Give the data again, word for word.

-- start Source excerpt --

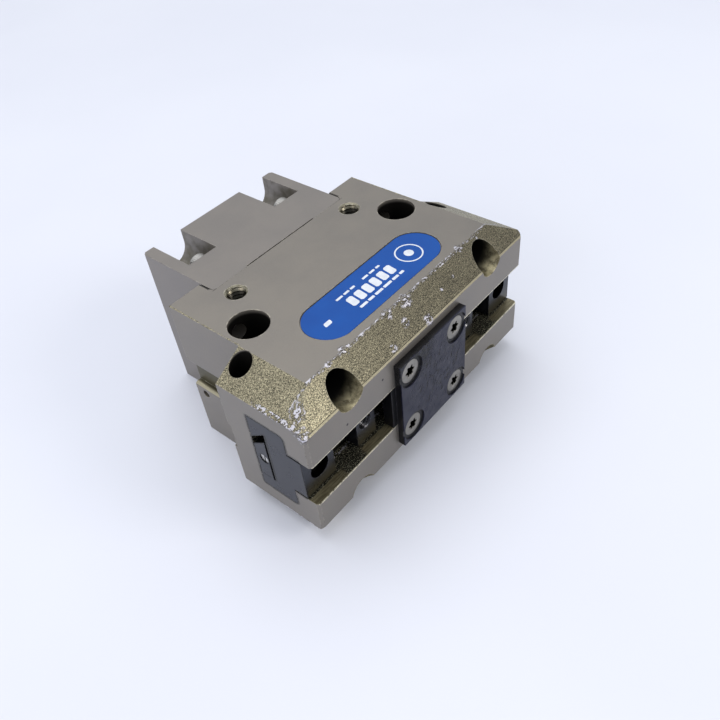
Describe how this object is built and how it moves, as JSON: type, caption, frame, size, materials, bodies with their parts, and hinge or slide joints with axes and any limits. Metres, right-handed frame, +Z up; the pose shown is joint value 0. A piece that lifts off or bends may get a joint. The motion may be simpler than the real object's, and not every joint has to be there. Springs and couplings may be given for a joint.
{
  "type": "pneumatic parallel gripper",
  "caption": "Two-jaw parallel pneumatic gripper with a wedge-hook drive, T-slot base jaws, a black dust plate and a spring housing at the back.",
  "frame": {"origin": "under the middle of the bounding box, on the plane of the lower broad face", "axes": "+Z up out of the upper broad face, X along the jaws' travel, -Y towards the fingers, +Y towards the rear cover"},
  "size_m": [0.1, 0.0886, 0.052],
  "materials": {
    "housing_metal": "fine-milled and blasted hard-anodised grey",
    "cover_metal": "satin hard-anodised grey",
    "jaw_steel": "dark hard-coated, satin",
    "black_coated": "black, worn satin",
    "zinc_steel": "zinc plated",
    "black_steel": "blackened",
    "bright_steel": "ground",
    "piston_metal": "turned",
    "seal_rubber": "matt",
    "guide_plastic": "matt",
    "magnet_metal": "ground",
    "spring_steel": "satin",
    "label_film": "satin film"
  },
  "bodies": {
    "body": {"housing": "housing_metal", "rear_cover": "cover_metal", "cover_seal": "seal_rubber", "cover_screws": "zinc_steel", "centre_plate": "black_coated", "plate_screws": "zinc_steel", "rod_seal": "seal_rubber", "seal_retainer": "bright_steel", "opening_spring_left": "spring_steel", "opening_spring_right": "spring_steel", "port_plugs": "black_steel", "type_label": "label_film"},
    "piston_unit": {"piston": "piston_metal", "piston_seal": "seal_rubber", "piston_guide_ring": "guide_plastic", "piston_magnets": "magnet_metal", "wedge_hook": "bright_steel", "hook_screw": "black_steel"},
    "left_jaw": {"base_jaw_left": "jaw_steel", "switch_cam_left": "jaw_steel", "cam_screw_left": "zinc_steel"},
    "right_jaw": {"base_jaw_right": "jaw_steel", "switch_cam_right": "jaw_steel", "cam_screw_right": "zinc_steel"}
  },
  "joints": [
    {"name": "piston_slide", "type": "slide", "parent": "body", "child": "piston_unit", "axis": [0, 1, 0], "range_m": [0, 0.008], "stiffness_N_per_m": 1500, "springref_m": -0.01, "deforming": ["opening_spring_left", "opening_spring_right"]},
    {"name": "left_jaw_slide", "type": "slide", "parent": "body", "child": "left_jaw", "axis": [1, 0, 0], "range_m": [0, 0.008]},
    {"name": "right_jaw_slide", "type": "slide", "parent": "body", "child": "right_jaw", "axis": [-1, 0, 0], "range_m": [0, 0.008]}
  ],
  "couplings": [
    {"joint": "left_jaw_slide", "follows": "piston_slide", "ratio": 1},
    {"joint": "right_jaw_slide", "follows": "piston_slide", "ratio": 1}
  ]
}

-- end Source excerpt --

Answer to the problem ▸
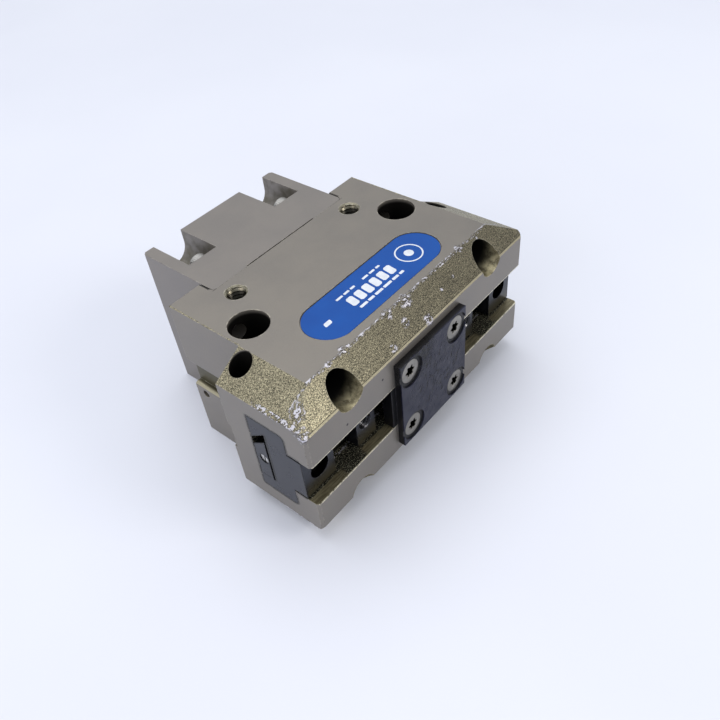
Describe how this object is built and how it moves, as JSON: type, caption, frame, size, materials, bodies with their parts, and hinge or slide joints with axes and any limits. Metres, right-handed frame, +Z up; the pose shown is joint value 0. A piece that lifts off or bends may get a joint. The motion may be simpler than the real object's, and not every joint has to be there. Springs and couplings may be given for a joint.
{
  "type": "pneumatic parallel gripper",
  "caption": "Two-jaw parallel pneumatic gripper with a wedge-hook drive, T-slot base jaws, a black dust plate and a spring housing at the back.",
  "frame": {"origin": "under the middle of the bounding box, on the plane of the lower broad face", "axes": "+Z up out of the upper broad face, X along the jaws' travel, -Y towards the fingers, +Y towards the rear cover"},
  "size_m": [0.1, 0.0886, 0.052],
  "materials": {
    "housing_metal": "fine-milled and blasted hard-anodised grey",
    "cover_metal": "satin hard-anodised grey",
    "jaw_steel": "dark hard-coated, satin",
    "black_coated": "black, worn satin",
    "zinc_steel": "zinc plated",
    "black_steel": "blackened",
    "bright_steel": "ground",
    "piston_metal": "turned",
    "seal_rubber": "matt",
    "guide_plastic": "matt",
    "magnet_metal": "ground",
    "spring_steel": "satin",
    "label_film": "satin film"
  },
  "bodies": {
    "body": {"housing": "housing_metal", "rear_cover": "cover_metal", "cover_seal": "seal_rubber", "cover_screws": "zinc_steel", "centre_plate": "black_coated", "plate_screws": "zinc_steel", "rod_seal": "seal_rubber", "seal_retainer": "bright_steel", "opening_spring_left": "spring_steel", "opening_spring_right": "spring_steel", "port_plugs": "black_steel", "type_label": "label_film"},
    "piston_unit": {"piston": "piston_metal", "piston_seal": "seal_rubber", "piston_guide_ring": "guide_plastic", "piston_magnets": "magnet_metal", "wedge_hook": "bright_steel", "hook_screw": "black_steel"},
    "left_jaw": {"base_jaw_left": "jaw_steel", "switch_cam_left": "jaw_steel", "cam_screw_left": "zinc_steel"},
    "right_jaw": {"base_jaw_right": "jaw_steel", "switch_cam_right": "jaw_steel", "cam_screw_right": "zinc_steel"}
  },
  "joints": [
    {"name": "piston_slide", "type": "slide", "parent": "body", "child": "piston_unit", "axis": [0, 1, 0], "range_m": [0, 0.008], "stiffness_N_per_m": 1500, "springref_m": -0.01, "deforming": ["opening_spring_left", "opening_spring_right"]},
    {"name": "left_jaw_slide", "type": "slide", "parent": "body", "child": "left_jaw", "axis": [1, 0, 0], "range_m": [0, 0.008]},
    {"name": "right_jaw_slide", "type": "slide", "parent": "body", "child": "right_jaw", "axis": [-1, 0, 0], "range_m": [0, 0.008]}
  ],
  "couplings": [
    {"joint": "left_jaw_slide", "follows": "piston_slide", "ratio": 1},
    {"joint": "right_jaw_slide", "follows": "piston_slide", "ratio": 1}
  ]
}